Dep. of Rangeland Ecosystem Science and Natural Resource Ecology Lab., Colorado State Univ., Fort Collins, CO 80523

*Corresponding author (indy{at}cnr.colostate.edu).

ABSTRACT

The influence of climate and soil texture on soil organic matter losses due to cultivation are rarely addressed due to lack of appropriately paired sites. In addition, soil organic matter recovery on previously cultivated fields is not well understood. In this study, we identified seven sites that have native and abandoned fields and five sites that have native, abandoned, and cultivated fields. All sites are in the northeastern Colorado shortgrass steppe, crossing a precipitation range from 320 to 370 mm, and have sand contents from 36 to 67%. Historical cultivation reduced soil C and N across this region by between 16 and 42%. Although variation in native soil C and N at these sites correlates with climate and soil texture, variation among sites in soil losses due to cultivation is not explained by these variables.

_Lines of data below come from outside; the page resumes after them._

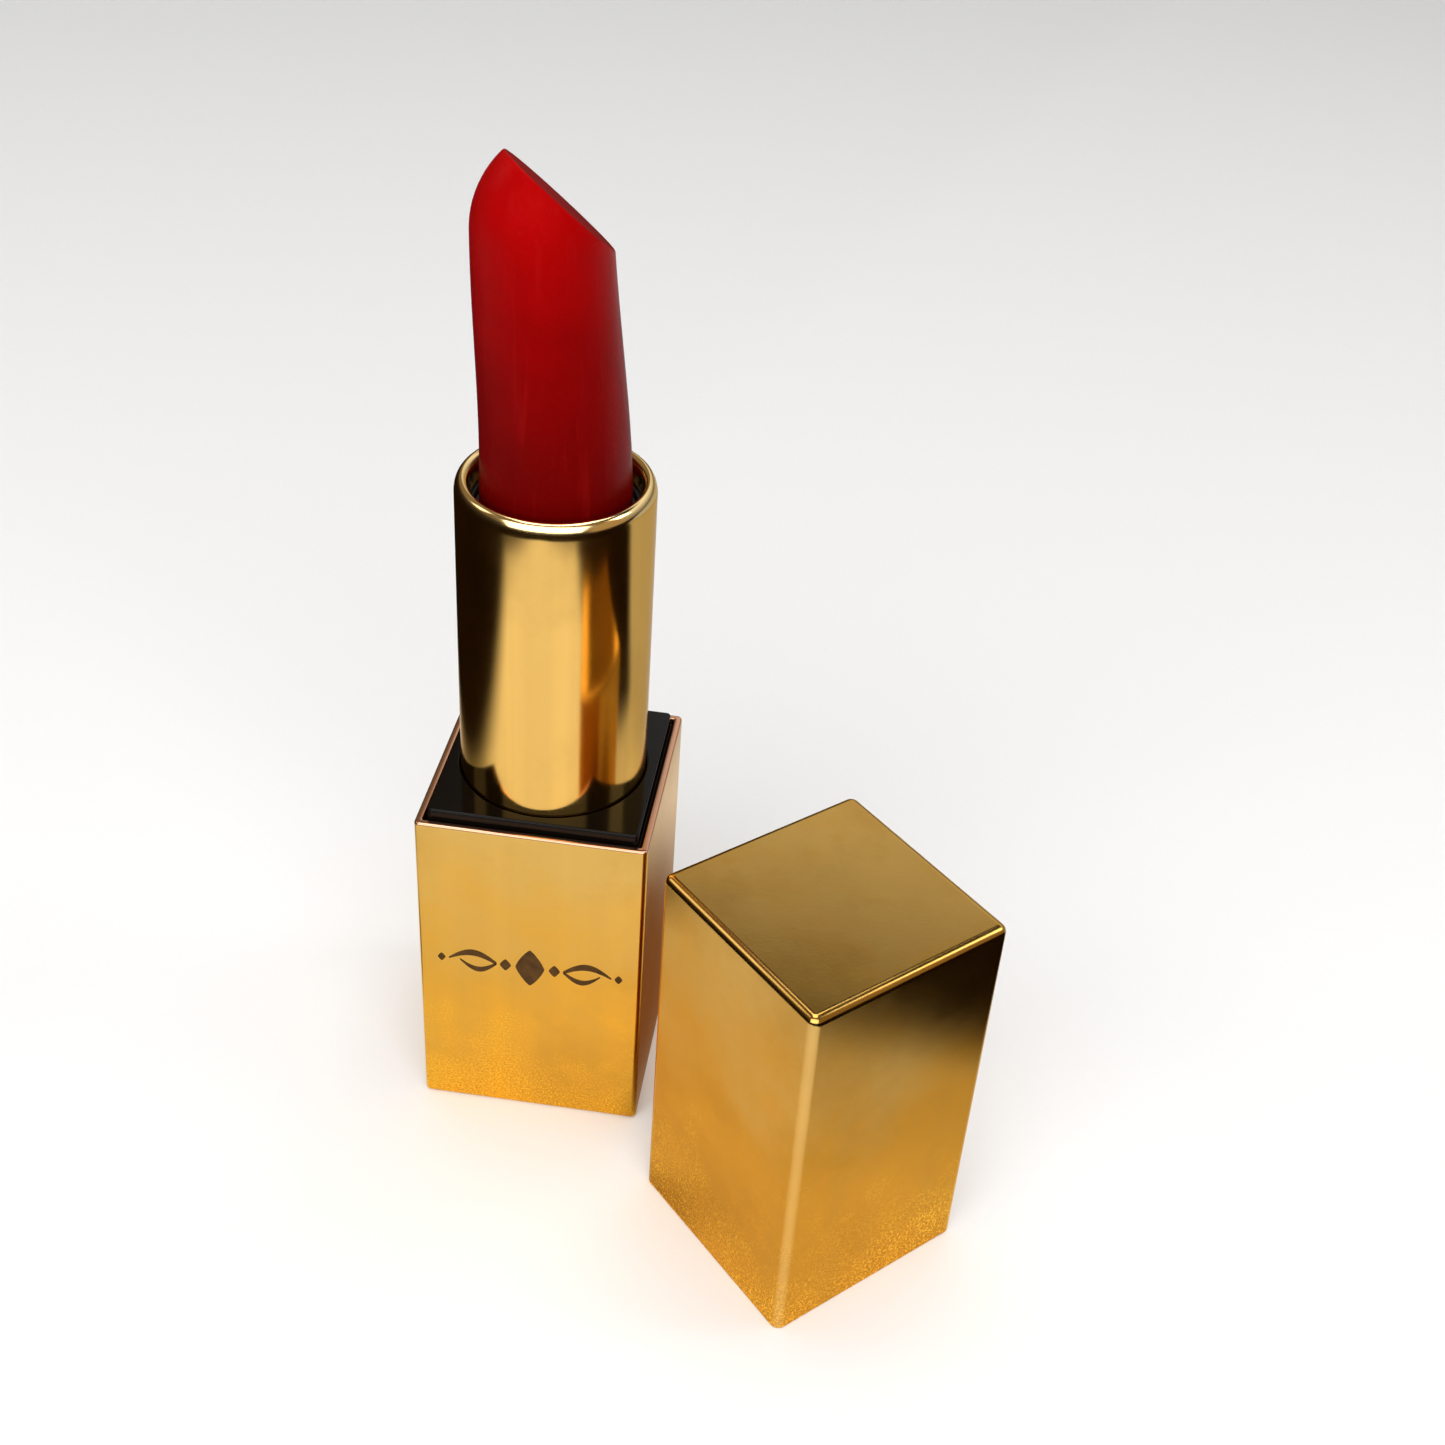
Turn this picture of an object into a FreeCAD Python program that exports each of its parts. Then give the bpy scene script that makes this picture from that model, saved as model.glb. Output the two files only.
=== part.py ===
import FreeCAD, Part
import math
import os

# A square twist-up lipstick case, open, with its cap standing beside it. Millimetres, +Z up.
# The origin is the centre of the base's underside, and the base's faces are square to X and Y.

# How far a cutter runs past the wall that it cuts.
OVERCUT = 0.3

# Base: a square metal cup filled by a plastic core, with a black collar in its mouth.
BASE_SIDE = 20.0
BASE_HEIGHT = 32.4
BASE_WALL = 0.65
BASE_FLOOR = 0.9
BASE_EDGE_R = 0.5
FOOT_EDGE_R = 0.4
RIM_BEVEL = 0.2
LABEL_R = 6.5
LABEL_THICK = 0.3
CORE_TOP = 29.0
CORE_BORE_R = 8.3
CORE_WEB_BOTTOM = 10.0
CORE_WEB_TOP = 12.0
WEIGHT_R = 7.6
INNER_CORNER_R = 0.4
SHOULDER_DROP = 0.4
STEP_RISE = 0.9
STEP_SIDE = 18.1
STEP_EDGE_R = 0.15

# Sleeve: the round metal tube that turns. Its lip is rolled inwards at the top.
SLEEVE_R = 8.08
SLEEVE_WALL = 0.38
SLEEVE_BOTTOM = 13.8
LIP_OPENING_R = 6.8
LIP_LEVEL = 60.1
LIP_CROWN = 1.3
LIP_DEPTH = 0.6
RUNNING_FIT = 0.08

# Bullet and the cup that carries it, shown fully raised.
TRAVEL = 27.5
TURNS = 1.5
BULLET_R = 6.1
TAPER_START = 60.4
BULLET_TAPER = 0.0385
BULLET_LEAN = 1.27
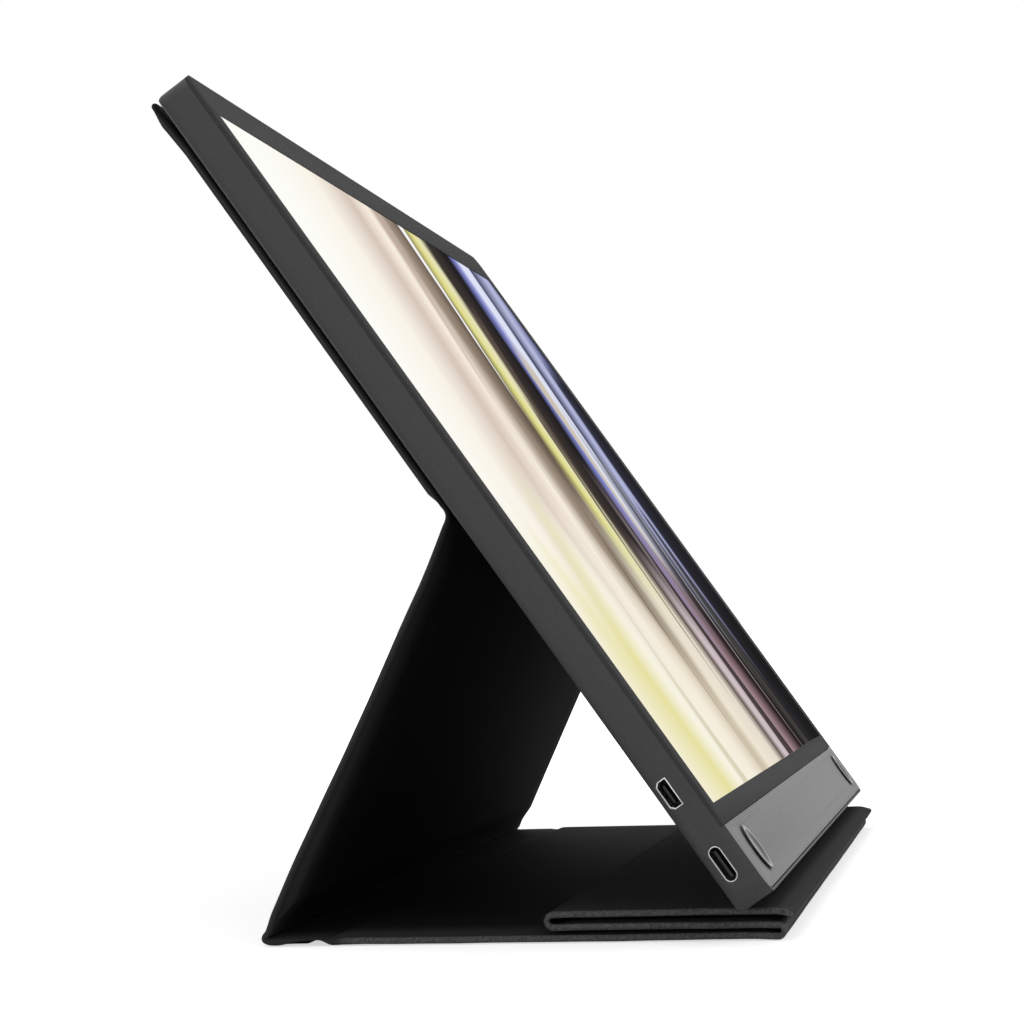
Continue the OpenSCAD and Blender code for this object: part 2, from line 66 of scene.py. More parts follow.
def fold_at(name):
    y, z = joint_yz(name)
    return y - SHIFT, z


def place(x, y, z):
    return Vector((x * MM, (y + SHIFT) * MM, z * MM))


FOLD_A, FOLD_B = fold_at("flap_a_fold"), fold_at("flap_b_fold")
FOLD_SPINE, FOLD_LEG = fold_at("flap_open"), fold_at("stand_fold")
FOLD_BACK = fold_at("back_fold")

# monitor, with heights measured along the screen and depths behind its front
MON_W, MON_H, MON_T = 359.7, 227.4, 9.0
LEAN = math.radians(55.85)
FOLD_H, FOLD_BEHIND = 110.6, 2.13
FOLD_DEPTH = MON_T + FOLD_BEHIND
EDGE_Z = FOLD_BACK[1] - FOLD_H * math.sin(LEAN) + FOLD_DEPTH * math.cos(LEAN)
SIDE_BORDER, TOP_BORDER, VIEW_LOW = 7.75, 10.6, 23.2
VIEW_W = MON_W - 2 * SIDE_BORDER
VIEW_H = MON_H - VIEW_LOW - TOP_BORDER

# cover
COVER_W = 336.6
HALF_X = COVER_W / 2
HALF_HEM = 0.75
HEM_W = 4.0
PANEL_T, SPINE_T, BACK_PANEL_T = 2.3, 1.6, 4.0
LAYER_GAP, MOUNT_GAP = 0.2, 0.1
CORNER_R = 2.0
CREASE, BACK_CREASE = 2.0, 3.0
TIP_OVER = 2.7
TIP_H = MON_H + TIP_OVER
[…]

We used a statistical model and a simulation model to estimate patterns of soil loss across sites; neither model predicted variation among sites adequately (P > 0.05). We suggest that local-scale variability in organic matter losses due to cultivation are strongly dependent on management practices. With a simulation model and the data from native, abandoned, and cultivated fields, we estimated that 25 to 120 g C m–2 have been recovered on the abandoned fields during the past 50 yr. Such rates of recovery are small compared with loss rates due to cultivation. Rates of soil organic matter recovery are constrained by natural pedogenic processes, which cannot reverse disturbance processes at a comparable rate in this semiarid environment.

Received for publication June 21, 1993.